The arsenal available in BETA featured the common fare of weapons classes – submachine tunes, assault rifles, shotguns, snipers, and machine guns – with a few visual design innovations. While specialist weapons were cool and playfully designed, the standard weapons closet wasn’t quite as eccentric; however, every weapon played great and none really felt overpowered. Kill Streaks no longer occupy perk slots within the point customization system, as they did in AW, and range from the familiar UAV to spiky mines that roll toward nearby enemies. The BETA included access to three maps playable across nine gameplay modes: Team Deathmatch, Domination, Demolition, Kill Confirmed, Hardpoint, Capture the Flag, Search and Destroy, Uplink, and Safeguard. While there was a lot to cover during the five days of Open BETA, let’s not forget that Treyarch will have more in store for us when the full title drops.
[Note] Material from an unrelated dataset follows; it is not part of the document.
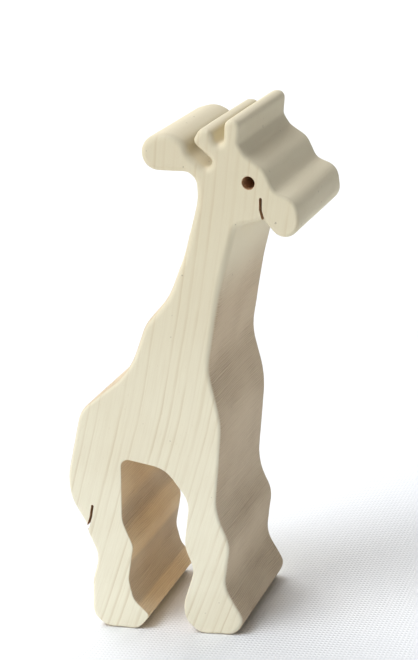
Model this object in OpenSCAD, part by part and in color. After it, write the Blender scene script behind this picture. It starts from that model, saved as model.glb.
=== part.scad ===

The BETA ran at a solid 1080p and 60fps on my PS4 without a single hitch. Overall, I felt that BO3 looked neither better nor worse than AW. Animations were smooth and environments detailed though occasionally a tad plain. My favorite visual aspect of BO3 was its vibrant palette; artists seem to have steered clear of a brown and grey wash and really embraced use of vibrant, contrasting colors in maps and equipment.
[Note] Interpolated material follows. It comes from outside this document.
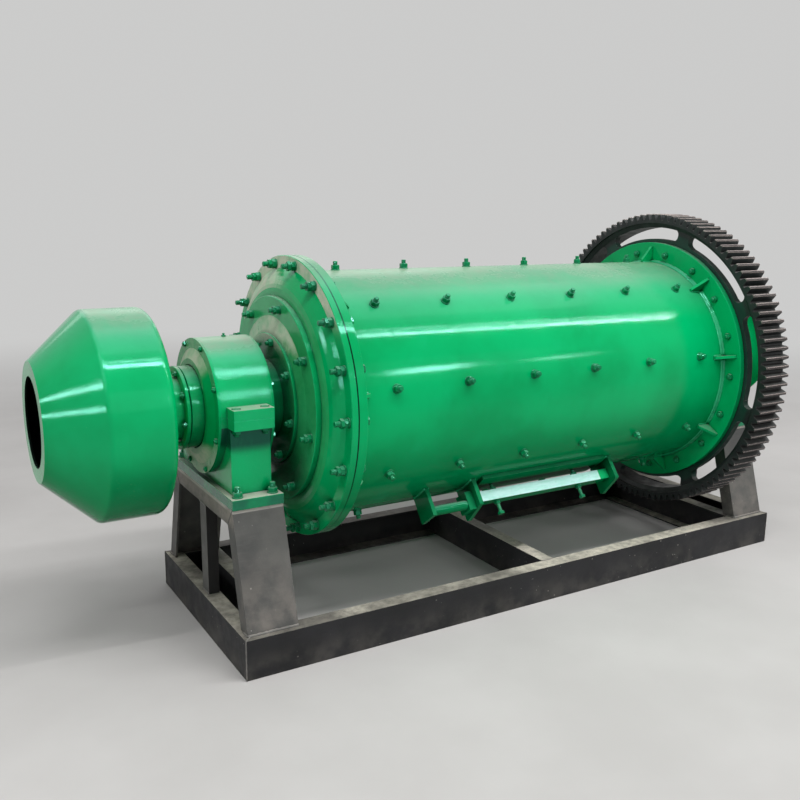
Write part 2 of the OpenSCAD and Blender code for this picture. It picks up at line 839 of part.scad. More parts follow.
module hatch_bracket() {
    foot = sqrt(pow(shell_radius, 2) - pow(bracket_width / 2, 2));
    color("limegreen") placed()
        radial(hatch_left - lug_thickness - bracket_distance - bracket_thickness, hatch_angle)
            difference() {
                translate([0, -bracket_width / 2, foot - eps])
                    cube([bracket_thickness, bracket_width, shell_radius + bracket_height - foot + eps]);
                rotate([0, 90, 0]) translate([0, 0, -eps])
                    cylinder(r = shell_radius + seat, h = bracket_thickness + 2 * eps);
            }
}

front_beam();
back_beam();
left_end_beam();
right_end_beam();
left_cross_member();
middle_cross_member();
right_cross_member();
left_front_leg();
left_back_leg();
left_top_channel();
left_middle_post();
right_front_leg();
right_back_leg();
right_top_channel();
right_middle_post();
left_pedestal();
left_cap();
left_outer_cover();
left_inner_cover();
right_pedestal();
right_cap();
right_outer_cover();
right_inner_cover();
feed_drum();
feed_neck();
feed_trunnion();
feed_seal_ring();
feed_head();
shell();
feed_flange();
gear_flange();
girth_gear();
gear_head();
gear_trunnion();
gear_seal_ring();
discharge_bell();
hatch_cover();
hatch_bar();
hatch_left_lug();
hatch_right_lug();
hatch_block();
hatch_drawbar();
hatch_bracket();
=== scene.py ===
import math
import random
from collections import namedtuple

import bpy
from mathutils import Matrix, Vector


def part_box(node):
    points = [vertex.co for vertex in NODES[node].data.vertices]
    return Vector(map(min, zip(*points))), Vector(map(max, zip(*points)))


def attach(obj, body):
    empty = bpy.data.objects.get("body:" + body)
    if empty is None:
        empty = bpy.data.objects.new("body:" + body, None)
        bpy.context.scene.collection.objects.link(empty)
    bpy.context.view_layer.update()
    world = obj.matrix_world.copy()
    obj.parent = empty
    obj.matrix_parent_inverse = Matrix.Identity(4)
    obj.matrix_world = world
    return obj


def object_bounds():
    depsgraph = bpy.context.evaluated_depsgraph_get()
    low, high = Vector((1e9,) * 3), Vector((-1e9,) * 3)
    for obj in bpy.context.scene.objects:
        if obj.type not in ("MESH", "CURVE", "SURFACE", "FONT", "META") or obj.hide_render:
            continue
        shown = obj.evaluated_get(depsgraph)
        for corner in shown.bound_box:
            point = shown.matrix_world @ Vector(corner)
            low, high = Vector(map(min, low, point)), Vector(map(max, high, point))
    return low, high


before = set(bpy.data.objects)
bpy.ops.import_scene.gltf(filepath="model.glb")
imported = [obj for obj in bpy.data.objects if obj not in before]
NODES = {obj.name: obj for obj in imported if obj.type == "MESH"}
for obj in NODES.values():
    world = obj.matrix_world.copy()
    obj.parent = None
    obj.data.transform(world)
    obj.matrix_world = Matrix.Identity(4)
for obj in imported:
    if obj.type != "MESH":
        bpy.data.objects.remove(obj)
CAD_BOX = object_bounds()
BOXES = {name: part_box(name) for name in NODES}
TAU = 2 * math.pi
X, Y, Z = 0, 1, 2
UP = (0, 0, 1)
DOWN = (0, 0, -1)
TO_FEEDER = (-1, 0, 0)
TO_BACK = (0, 1, 0)


def low(node, axis):
    """Lowest coordinate of a node's box along an axis."""
    return BOXES[node][0][axis]


def high(node, axis):
    """Highest coordinate of a node's box along an axis."""
    return BOXES[node][1][axis]


def middle(node, axis):
    """Middle of a node's box along an axis."""
    return (low(node, axis) + high(node, axis)) / 2


def reach(node):
    """Radius of a node that is round about the mill's axis."""
    return (high(node, Z) - low(node, Z)) / 2


# Thicknesses in metres that a box doesn't give
HEAD_FLANGE = 0.025
FEED_FLANGE = 0.034
GEAR_FLANGE = 0.025
GEAR_RING = 0.030
TRUNNION_FLANGE = 0.020
NECK_FLANGE = 0.016
COVER_CONE = 0.016
CAP_EAR = 0.035
SPOT_DEPTH = 0.009
BASE_PLATE = 0.035
HALF_GUSSET = 0.006

# Places on the machine in metres, taken from the frame
AXIS_Z = middle("shell", Z)
SHELL_R = reach("shell")
SHELL_START = low("shell", X)
SHELL_END = high("shell", X)
FEEDER_X = middle("feed_drum", X)
FRAME_X = middle("front_beam", X)
BEAM_TOP = high("front_beam", Z)
PLATE_TOP = low("left_pedestal", Z) + BASE_PLATE
CAP_JOINT = AXIS_Z - CAP_EAR

# The hatch and the flanges' gussets, at angles in degrees from the top towards the front
HATCH_ANGLE = 142.7
GUSSET_FIRST = 0.5
GUSSET_COUNT = 9
GUSSET_STEP = 360 / GUSSET_COUNT


# Mesh helpers
class Builder:
    """Collects vertices and faces of many small parts into one mesh."""

    def __init__(self):
        self.verts = []
        self.faces = []
        self.smooth = []

    def add(self, verts, faces, place, smooth=False):
        base = len(self.verts)
        self.verts += [place @ Vector(v) for v in verts]
        self.faces += [[i + base for i in face] for face in faces]
        self.smooth += [smooth] * len(faces)

    def rings(self, rings, place, smooth=False, closed=False):
        """Joins equally long rings of points one after another, capped unless the row is closed."""
        size = len(rings[0])
        count = len(rings)
        verts = [point for ring in rings for point in ring]
        faces = []
        for i in range(count if closed else count - 1):
            this = i * size
            following = ((i + 1) % count) * size
            for j in range(size):
                k = (j + 1) % size
                faces.append([this + j, this + k, following + k, following + j])
        if not closed:
            faces.append(list(range(size))[::-1])
            faces.append([(count - 1) * size + j for j in range(size)])
        self.add(verts, faces, place, smooth)

    def object(self, name, body, material):
        """Makes one piece of all that was collected."""
        mesh = bpy.data.meshes.new(name)
        mesh.from_pydata([tuple(v) for v in self.verts], [], self.faces)
        mesh.polygons.foreach_set("use_smooth", self.smooth)
        mesh.update()
        mesh.validate()
        piece = bpy.data.objects.new(name, mesh)
        bpy.context.scene.collection.objects.link(piece)
        mesh.materials.append(material)
        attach(piece, body)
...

Once opened up to the public, servers got heavy and nearly every match I played became far too lagged out to continue playing – probably what developers were looking for to complete stress tests. I had a blast with BO3 BETA for the short time I had it. Gameplay was fun and distinct enough from the previous CoD to freshen up the series. New aspects such as Paintshop and Gun Smith along with the new Specialists all go a long way toward adding a personality to the often context-less fighting of online multiplayer. Let’s hope that Treyarch got the numbers it needed from the BETA so that we might see a successful launch version of Call of Duty: Black Ops III this November.